Wednesday, 8 July 2015

Baking Dramaturgy: Alex Prescot @ Edfringe2015

What inspired this production: did you begin with an idea or a script or an object?
Alex Prescot: The executive committee of the society chooses the show and then the students apply for roles on the production team. As director, I am very glad they chose The Bakewell Bake Off - it’s a new musical which taps into the British passion for baking, making its Edinburgh debut this year!

The show has been performed three times before (once in Guildford and twice in London), so we will be using the script revised through these runs as a starting point from which to create our show.

Why bring your work to Edinburgh?
The society have put on four very successful musicals in Durham this year, and feel that it would be unfair not to allow our talented members the chance to perform at the greatest arts festival in the world.
Also, we had a critically acclaimed run of How to Succeed in Business Without Really Trying at last year's festival, so it seemed an obvious move to come back this year with a new production.

What can the audience expect to see and feel - or even think - of your production?
We promise a visual feast of singing, dancing and acting, mixed well with vibrant characters, bitter rivalries and a few slices of cake to boot. Despite being a fun musical comedy, the show is not without its serious moments that we hope will make the audience think long after the baking competition is over.

There’ll even be a chance to taste some of the cakes, so it caters for all the senses!

The Dramaturgy Questions
How would you explain the relevance - or otherwise - of dramaturgy within your work?

Whilst the play is set in the present day so extensive research into the historical and socio-political context of the piece was not required, the fact that the baking genre is so popular at the moment undoubtedly informed our decision to programme the work, as it did the Guildford School of Acting’s MA students’ decision to write it back in 2013.

Furthermore, we are working from a script that gives a lot of freedom with regards to choreography and staging, so we will be creating a lot of the show from scratch, adding a few choice secret ingredients to create something truly original.

What particular traditions and influences would you acknowledge on your work - have any particular artists, or genres inspired you and do you see yourself within their tradition?
I think there are many elements of music hall within the show - ideas of breaking down the barriers between the performers and the audience which we embrace with open arms.

There are also similarities with the approach improvised musical troupes take to their work, such as Baby Wants Candy and Showstoppers, that has informed how the work has been made and will in turn inform our playful approach to rehearsals.

Do you have a particular process of making that you could describe - where it begins, how you develop it, and whether there is any collaboration in the process?
Personally, I’m a strong believer that you should use the ideas every creative person in the rehearsal room, not just those on the production team. The process begins with extensive notes and planning from me as director, the musical director and choreographer, but i think it’s essential to be open to new ideas that might change the direction of certain scenes or numbers.

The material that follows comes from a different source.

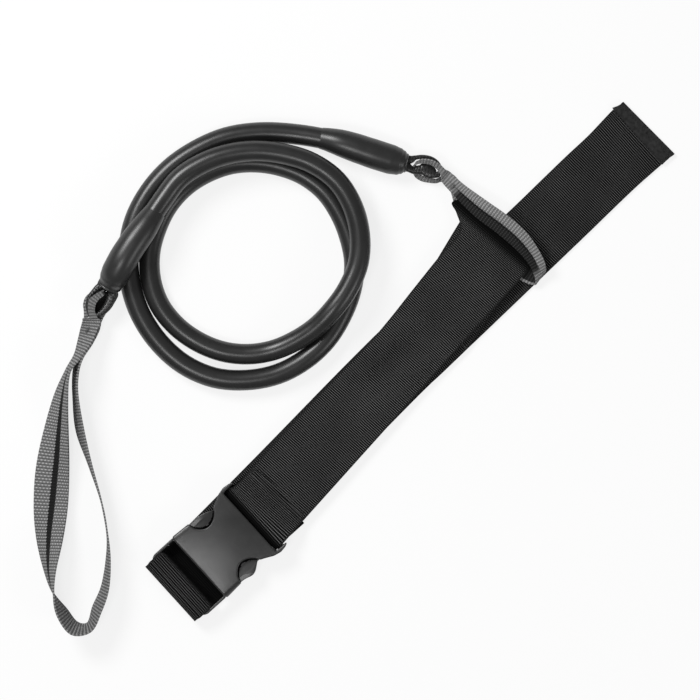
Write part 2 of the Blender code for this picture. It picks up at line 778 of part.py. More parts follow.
def build_socket():
    """The female half: a box open at its front, with thumb windows, ears and a webbing bar."""
    ear_inner = BELT_HALF + EAR_ROOM
    half = [
        (0.0, SOCKET_FRONT_HALF - CORNER),
        (CORNER, SOCKET_FRONT_HALF),
        (WINDOW_START, SOCKET_FRONT_HALF - CORNER),
        (WINDOW_END, WAIST_HALF),
        (SOCKET_LENGTH - EAR_LENGTH, WAIST_HALF + SIDE_WALL),
        (SOCKET_LENGTH - EAR_LENGTH / 3, EAR_HALF - SIDE_WALL),
        (SOCKET_LENGTH + EAR_LENGTH / 4, EAR_HALF),
        (SOCKET_LENGTH + EAR_LENGTH * 3 / 4, EAR_HALF - SIDE_WALL / 2),
        (SOCKET_LENGTH + EAR_LENGTH, ear_inner + SIDE_WALL),
        (SOCKET_LENGTH + EAR_LENGTH, ear_inner + GAP),
        (SOCKET_LENGTH, ear_inner),
    ]
    mesh = flat_mesh([mirrored(half)], SOCKET_THICKNESS, SOCKET_BASE)
    socket = place("buckle_socket", mesh, ACETAL_BLACK, BUCKLE)
    hollow_half = SOCKET_FRONT_HALF - SIDE_WALL
    hollow = [
        (-OVERRUN, hollow_half),
        (WINDOW_END + GAP, hollow_half),
        (WINDOW_END + GAP, WAIST_HALF - SOCKET_WALL),
        (SOCKET_LENGTH - SOCKET_WALL * 2, TONGUE_HALF * 2),
    ]
    inside = flat_mesh([mirrored(hollow)], SOCKET_THICKNESS - 2 * SOCKET_WALL, SOCKET_BASE + SOCKET_WALL)
    cut(socket, place("socket_hollow", inside, None, BUCKLE, cutter=True))
    window = window_outline()
    tall = SOCKET_THICKNESS + 2 * OVERRUN
    for name, sign in (("left", 1), ("right", -1)):
        outline = [(u, sign * v) for u, v in window]
        if sign < 0:
            outline.reverse()
        cutter = flat_mesh([outline], tall, SOCKET_BASE - OVERRUN)
        cut(socket, place("window_" + name, cutter, None, BUCKLE, cutter=True))
    bar = bmesh.new()
    bmesh.ops.create_cone(
        bar, cap_ends=True, segments=16, radius1=BAR_RADIUS, radius2=BAR_RADIUS,
        depth=2 * (ear_inner + SIDE_WALL),
    )
    bmesh.ops.rotate(bar, verts=bar.verts, matrix=Matrix.Rotation(math.radians(90.0), 3, "X"))
    bmesh.ops.translate(bar, verts=bar.verts, vec=(BAR_U, 0.0, BUCKLE_MIDDLE))
    bar_mesh = bpy.data.meshes.new("bar")
    bar.to_mesh(bar_mesh)
    bar.free()
    cut(socket, place("socket_bar", bar_mesh, None, BUCKLE, cutter=True), "UNION")
    return smooth(socket, 30.0)


def build_plug_half():
    """The male half: an open frame with the adjusting bar, and a guide tongue between the latch arms."""
    inner = FRAME_HALF - FRAME_RAIL
    corner = FRAME_RAIL * 2
    root_half = SOCKET_FRONT_HALF - SIDE_WALL - GAP
    half = [
        (-FRAME_LENGTH, FRAME_HALF - corner),
        (-FRAME_LENGTH + corner * 0.3, FRAME_HALF - corner * 0.3),
        (-FRAME_LENGTH + corner, FRAME_HALF),
        (-GAP, FRAME_HALF),
        (-GAP, root_half),
        (GAP, root_half),
        (ROOT_LENGTH, root_half - ARM_THICKNESS - GAP),
        (ROOT_LENGTH, TONGUE_HALF + SOCKET_WALL),
        (ROOT_LENGTH + SOCKET_WALL, TONGUE_HALF),
        (ROOT_LENGTH + TONGUE_LENGTH - SOCKET_WALL, TONGUE_HALF),
        (ROOT_LENGTH + TONGUE_LENGTH, TONGUE_HALF - SOCKET_WALL),
    ]
    slot = mirrored([(SLOT_START, inner), (-GAP * 2, inner)])
    mesh = flat_mesh([mirrored(half), slot], PLATE, PLATE_BASE)
    frame = place("buckle_plug", mesh, ACETAL_BLACK, BUCKLE)
    for name, base in (("above", PLATE_TOP - BELT_THICKNESS), ("below", PLATE_BASE - OVERRUN)):
        tall = BELT_THICKNESS + OVERRUN
        relief = mirrored([(-FRAME_LENGTH - OVERRUN, inner), (SLOT_START + GAP, inner)])
        cut(frame, place("bar_" + name, flat_mesh([relief], tall, base), None, BUCKLE, cutter=True))
    return smooth(frame, 30.0)


def arm_outline():
    """A latch arm at +v, seen from above: a slim root, a bowed thumb pad and a rounded tip."""
    outer = SOCKET_FRONT_HALF - SIDE_WALL - GAP
    start = ROOT_LENGTH + GAP
    length = WINDOW_END - GAP - start
    steps = 12
    top, bottom = [], []
    for i in range(steps + 1):
        share = i / steps
        u = start + length * share
        close = max(share - 0.55, 0.0) / 0.45
        v = outer - (outer - WAIST_HALF + SOCKET_WALL) * close ** 1.8
        pad = math.sin(math.pi * min(max((share - 0.3) / 0.7, 0.0), 1.0)) ** 0.8
        top.append((u, v))
        bottom.append((u, v - ARM_THICKNESS * (0.9 - 0.35 * close) - ARM_THICKNESS * 1.2 * pad))
    return top, bottom


def build_arms():
    top, bottom = arm_outline()
    pivot_v = SOCKET_FRONT_HALF - SIDE_WALL - GAP - ARM_THICKNESS / 2
    for name, sign in (("left", 1), ("right", -1)):
        pivot = (ROOT_LENGTH + GAP, sign * pivot_v)
        outline = [(u - pivot[0], sign * v - pivot[1]) for u, v in top + bottom[::-1]]
        if sign < 0:
            outline.reverse()
        mesh = flat_mesh([outline], PLATE - 2 * GAP, PLATE_BASE + GAP)
        arm = place("latch_arm_" + name, mesh, ACETAL_BLACK, BUCKLE)
        arm.location = (pivot[0], pivot[1], 0.0)
        smooth(arm, 30.0)


def build_wrap():
    """The belt's turn round the adjusting bar: up through the slot, over the bar, down and under."""
    half = BELT_THICKNESS / 2
    bar_top = PLATE_TOP - BELT_THICKNESS + GAP + half
    low = TAIL_BASE + half
    mid = RETURN_BASE + half
    nose = -FRAME_LENGTH - WRAP_REACH
    lead = SLOT_START + BELT_THICKNESS + GAP * 3
    line = [
        (lead + BELT_THICKNESS * 3, mid),
        (lead + BELT_THICKNESS * 1.4, mid),
        (lead + half, mid + BELT_THICKNESS),
        (lead, bar_top - BELT_THICKNESS),
        (lead - BELT_THICKNESS, bar_top),
        (-FRAME_LENGTH - GAP, bar_top),
        (nose + BELT_THICKNESS, bar_top - BELT_THICKNESS * 2.2),
        (nose, (bar_top + low) / 2 - half),
        (nose + BELT_THICKNESS * 0.6, low + BELT_THICKNESS * 0.7),
        (nose + BELT_THICKNESS * 2, low),
        (lead + BELT_THICKNESS * 3, low),
    ]
    wrap = place("belt_wrap", side_mesh(line, BELT_THICKNESS, BELT_HALF), BELT_BLACK, BUCKLE)
    smooth(wrap, 40.0)
    return lead + BELT_THICKNESS * 3


def in_buckle(u, v):
    """A place in the buckle's frame, in the plan."""
    along = heading(BUCKLE_ANGLE)
    return SOCKET_AT + along * u + left_of(along) * v


def strap_outline(middle, half):
    """A strap's outline in the plan, mitred at its bends."""
    left, right = [], []
    for i, point in enumerate(middle):
        before = (point - middle[i - 1]).normalized() if i else None
        after = (middle[i + 1] - point).normalized() if i + 1 < len(middle) else None
        along = ((before or after) + (after or before)).normalized()
        reach = 1.0 / max(along.dot(after or before), 0.5)
        left.append(point + left_of(along) * half * reach)
        right.append(point - left_of(along) * half * reach)
    return [(p.x, p.y) for p in left + right[::-1]]


def build_tail(wrap_end):
    """The free end, below the other layers, with its hem turned up."""
    start = in_buckle(wrap_end + GAP, 0.0)
    middle = [start, start + heading(BUCKLE_ANGLE) * BELT_THICKNESS, px(*TAIL_BEND_PX), px(*TAIL_END_PX)]
    mesh = flat_mesh([strap_outline(middle, BELT_HALF)], BELT_THICKNESS, TAIL_BASE)
    tail = place("belt_tail", mesh, BELT_BLACK)
    along = (middle[-1] - middle[-2]).normalized()
    hem_start = middle[-1] - along * HEM_LENGTH
    hem = flat_mesh(
        [strap_outline([hem_start, middle[-1]], BELT_HALF)], BELT_THICKNESS + GAP, TAIL_BASE + BELT_THICKNESS - GAP
    )
    cut(tail, place("hem", hem, None, cutter=True), "UNION")
    top = TAIL_BASE + 2 * BELT_THICKNESS + GAP
    ring = stitch_ring(middle[-1] - along * HEM_LENGTH, middle[-1], along, HEM_LENGTH)
    place("tail_stitching", flat_mesh(ring, THREAD, top), THREAD_BLACK)
    return tail


def stitch_ring(first, last, along, length):
    """A sewn box: its outer and inner outlines."""
    middle = (first + last) / 2
    out = []
    for inset in (0.0, THREAD * 1.4):
        half_length = length / 2 - THREAD * 2 - inset
        half_width = BELT_HALF - STITCH_INSET - inset
        corners = []
        for a, b in ((-1, -1), (1, -1), (1, 1), (-1, 1)):
            corner = middle + along * (a * half_length) + left_of(along) * (b * half_width)
            corners.append((corner.x, corner.y))
        out.append(corners if inset == 0.0 else corners[::-1])
    return out


def build_waist(wrap_end):
    """The waist webbing: round the socket's bar, along the top, over at the fold, and back below."""
    half = BELT_THICKNESS / 2
    bar_at = in_buckle(BAR_U, 0.0)
    fold_at = px(*WAIST_FOLD_PX)
    along = (fold_at - bar_at).normalized()
    length = (fold_at - bar_at).length
    degrees = math.degrees(math.atan2(along.y, along.x))
    turn = BAR_RADIUS + 2 * GAP + half
    high, low = BUCKLE_MIDDLE + turn, WAIST_BASE + half
    fold_turn = (WAIST_BASE - RETURN_BASE) / 2
    slope = SEWN_LENGTH * 0.7
    level = 2 * BAR_RADIUS
    top = [(0.0, high), (level, high)]
    for share in (0.25, 0.5, 0.75, 1.0):
        ease = share * share * (3 - 2 * share)
        top.append((level + slope * share, high + (low - high) * ease))
    for degrees_round in (90, 60, 30, 0, -30, -60, -90):
        angle = math.radians(degrees_round)
        top.append((
            length + fold_turn * math.cos(angle),
            low - fold_turn + fold_turn * math.sin(angle),
        ))
    top.append((length - BELT_WIDTH / 2, RETURN_BASE + half))
    waist_frame = frame_at("waist_frame", bar_at, degrees)
    waist = place("belt_waist", side_mesh(top, BELT_THICKNESS, BELT_HALF), BELT_BLACK, waist_frame)
    # The sewn end goes round the bar and back below the waist webbing.
    end = []
    for degrees_round in (80, 100, 120, 140, 160, 180, 200, 220, 240, 262):
        angle = math.radians(degrees_round)
        end.append((BAR_U + turn * math.cos(angle), BUCKLE_MIDDLE + turn * math.sin(angle)))
    end.append((BAR_U + SEWN_LENGTH * 0.3, SEWN_BASE + half))
    end.append((BAR_U + SEWN_LENGTH, SEWN_BASE + half))
    sewn = place("sewn_end", side_mesh(end, BELT_THICKNESS, BELT_HALF), None, BUCKLE, cutter=True)
    cut(waist, sewn, "UNION")
    # The return layer lies below, from the fold to the buckle's slot.
    start = in_buckle(wrap_end + GAP, 0.0)
    back_to = fold_at - heading(TAIL_ANGLE) * fold_turn
    middle = [start, start + heading(BUCKLE_ANGLE) * BELT_THICKNESS, px(*TAIL_BEND_PX), back_to]
    back = flat_mesh([strap_outline(middle, BELT_HALF)], BELT_THICKNESS, RETURN_BASE)
    cut(waist, place("return_layer", back, None, cutter=True), "UNION")
    ring_at = bar_at + along * (level + slope + GAP)
    ring = stitch_ring(ring_at, ring_at + along * STITCH_LENGTH, along, STITCH_LENGTH)
    place("belt_stitching", flat_mesh(ring, THREAD, WAIST_TOP + GAP), THREAD_BLACK)
    return smooth(waist, 40.0)


build_tube()
for side in ("left", "right"):
    build_sleeve(side)
build_link(LEFT_LINK)
build_link(RIGHT_LINK)
build_anchor()
build_keeper()
build_socket()
build_plug_half()
build_arms()
WRAP_END = build_wrap()
build_tail(WRAP_END)
build_waist(WRAP_END)
print("left pivot", [round(c, 5) for c in LEFT_LINK.pivot], "right pivot", [round(c, 5) for c in RIGHT_LINK.pivot])
for sign in (1, -1):
    pivot_v = SOCKET_FRONT_HALF - SIDE_WALL - GAP - ARM_THICKNESS / 2
    print("arm pivot", [round(c, 5) for c in in_buckle(ROOT_LENGTH + GAP, sign * pivot_v)])
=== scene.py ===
# %% [markdown]
# # Swim tether
# A swimmer clips the belt on, hooks the grey loop over a post, and swims against the stretch of
# the rubber tube. Each piece below is rebuilt over the solid model of the same tether, piece by
# piece, because cloth, cord and rubber need softer shapes and richer finishes than the solids have.

# %% Load the solid model
import math

import bmesh
import bpy
from mathutils import Matrix, Vector


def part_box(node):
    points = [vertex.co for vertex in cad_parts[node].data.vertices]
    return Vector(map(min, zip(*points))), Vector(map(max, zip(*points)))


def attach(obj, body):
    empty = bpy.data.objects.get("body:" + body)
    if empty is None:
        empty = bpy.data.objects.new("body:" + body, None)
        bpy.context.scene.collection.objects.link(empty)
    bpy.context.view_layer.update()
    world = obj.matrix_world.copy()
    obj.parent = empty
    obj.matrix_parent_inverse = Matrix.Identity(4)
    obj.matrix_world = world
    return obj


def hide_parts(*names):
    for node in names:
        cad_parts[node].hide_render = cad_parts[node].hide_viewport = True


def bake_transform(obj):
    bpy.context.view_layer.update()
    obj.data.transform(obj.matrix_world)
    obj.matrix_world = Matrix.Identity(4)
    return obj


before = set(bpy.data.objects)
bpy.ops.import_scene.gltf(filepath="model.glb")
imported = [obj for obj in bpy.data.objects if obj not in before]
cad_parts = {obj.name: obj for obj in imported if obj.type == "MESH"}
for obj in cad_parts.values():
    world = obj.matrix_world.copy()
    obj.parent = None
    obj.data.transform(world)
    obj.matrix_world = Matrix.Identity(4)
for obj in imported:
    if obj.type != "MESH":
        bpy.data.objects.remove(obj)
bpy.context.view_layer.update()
MM = 0.001

# %% [markdown]
# ## Places
# The picture shows the tether from straight above, 0.68 mm to a pixel, so a place can be given in
# pixels and a height in millimetres. The buckle lies at a slant, so it gets a frame of its own:
# `u` runs from its mouth towards the waist strap, `v` across.

# %% Places in the picture and in the buckle
PIXEL = 0.68
PICTURE_SIDE = 700
ORIGIN_PIXEL = (353.65, 368.95)
BUCKLE_MOUTH = (199.4, 567.5)
BUCKLE_ANGLE = 42.2


def at(x, y, z=0.0):
    """A pixel of the picture and a height in mm, as a point in metres."""
    return Vector(((x - ORIGIN_PIXEL[0]) * PIXEL, (ORIGIN_PIXEL[1] - y) * PIXEL, z)) * MM


BUCKLE_TURN = Matrix.Rotation(math.radians(BUCKLE_ANGLE), 4, "Z")
BUCKLE_FRAME = Matrix.Translation(at(*BUCKLE_MOUTH)) @ BUCKLE_TURN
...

There will also be elements of devising to form some of the choreography which will involve the whole cast, so anything could happen!

What do you feel the role of the audience is, in terms of making the meaning of your work?
In this musical in particular, the audience play the role of the audience at the baking competition, thus forming an integral part of the scenario. How they react to the action unfolding before them will affect how the actors respond to them and each other, so its very much a two-way relationship. 

In addition, the script has been revised according to what has worked and what hasn’t with previous audiences, so how they react on the night could have a profound impact on future shows.